Great finish on the cut-instead-of-bend tab ears. I'm going to strive to make mine like this.

Anyway, I also think cutting the ears off (not bent down in the way) will allow me to use solid rivets in the blind-rivet locations on the top and bottom of the elevator (outboard trim spar rivets). We’ll see.

First step is to get the skeleton re-clecoed in the skin.

The trim spar and the inboard rib.

Van’s wants you to countersink either piece for flush rivets (not for any real flush reason…I think they need to be #40 size holes, and they don’t give you any universal head AN470AD3 rivets). Anyway, per standard practice, I dimpled both.

Dimpled instead of countersunk.

After clecoing together the skin, I am ready to start the headscratching with the tab. Let’s find the tab spar.

There it is.

Let’s go ahead and cut off these tabs. After careful measuring and marking, I’m ready to put blade to metal.

Inboard side. I'm nervous about chopping these off.

Outboard. (see how I lined up the line parallel to the flat portion near the top and to the left of the relief hole near the bottom? This doesn't work. Read on to find out why.

After a quick snip (not too close to my final line) I removed the vinyl from the interior of the skin in preparation for using a file and scotchbrite pad to clean everything up.

Devinling before finishing those cuts.

After working carefully with a file and edge finisher…

Looks good.

Before I really finalize things, I’d like to get my tab placement set up. First, I tried using this extra piece of rudder stiffener.
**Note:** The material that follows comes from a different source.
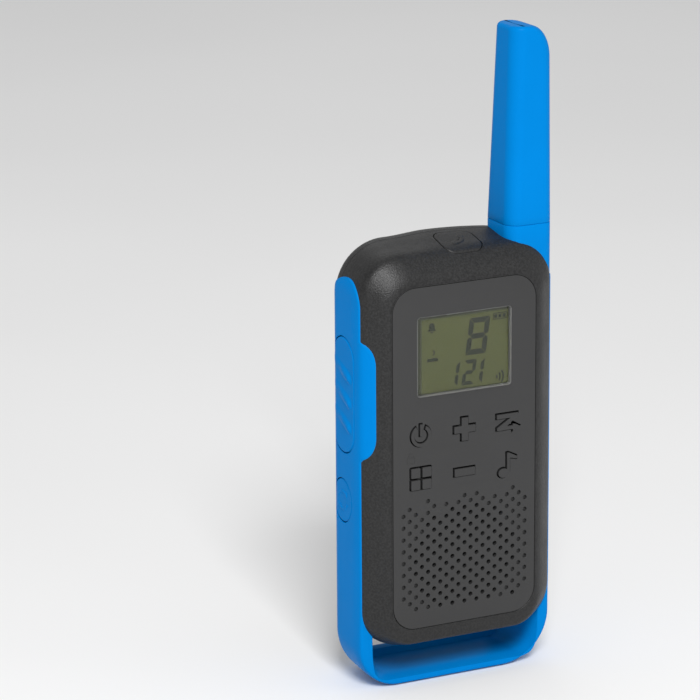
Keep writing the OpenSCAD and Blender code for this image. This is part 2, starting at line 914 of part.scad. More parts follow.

It worked okay, but I later switched to something a little longer.

After some moving around and fiddling, I re-read the directions, which tell you to bend the elevator ears down along a bend line that is perpendicular to the hinge line. Well, that means that the cut lines should be perpendicular, too. Of course, like I mentioned before, my original outboard line wasn’t perpendicular. All that file work for nothing.

I drew new lines (one on top of the other, ignoring the needed clearance).

Drawing new, perpendicular lines.

Then, I made a “pretty close” cut with the snips. I’ll need to really clean this up, as well as move the line to the left for clearance purposes (I’ll wait until the hinges are drilled to really see what I need. (The instructions call for 3/32″, but that is for the blind rivet head clearance that I won’t have to worry about.)

Pretty close, but still needs trimming and finishing.

Next, I moved back to the tab. Here’s my new line.

I'm bummed because the upper part of the tab, factory provided, is not perpendicular to the hinge line. That means there will be a slight angle there. Bummer.

After getting those refinished, I got the tab mocked up. I kind of worked backward. I want to use the inboard edge and the trailing edge to get placement, then verify I have adequate clearance on the outboard edge and between the tab and elevator for the hinge (there are some hinge dimensions on the plans). I think I’ll have plenty of room.

This looks good, but I'll have to keep trimming that outboard edge.

Here's a closeup. You can see the edge near the top of the tab is angled a little left. This is how it comes from the factory. The marker line and aft portion of the tab are both perfectly perpendicular to the hinge line (line through the center of the rivet holes).

Later this week, I’ll work on getting this perfect, then tackling the riblets that need to be constructed before doing any more work with finishing the skin.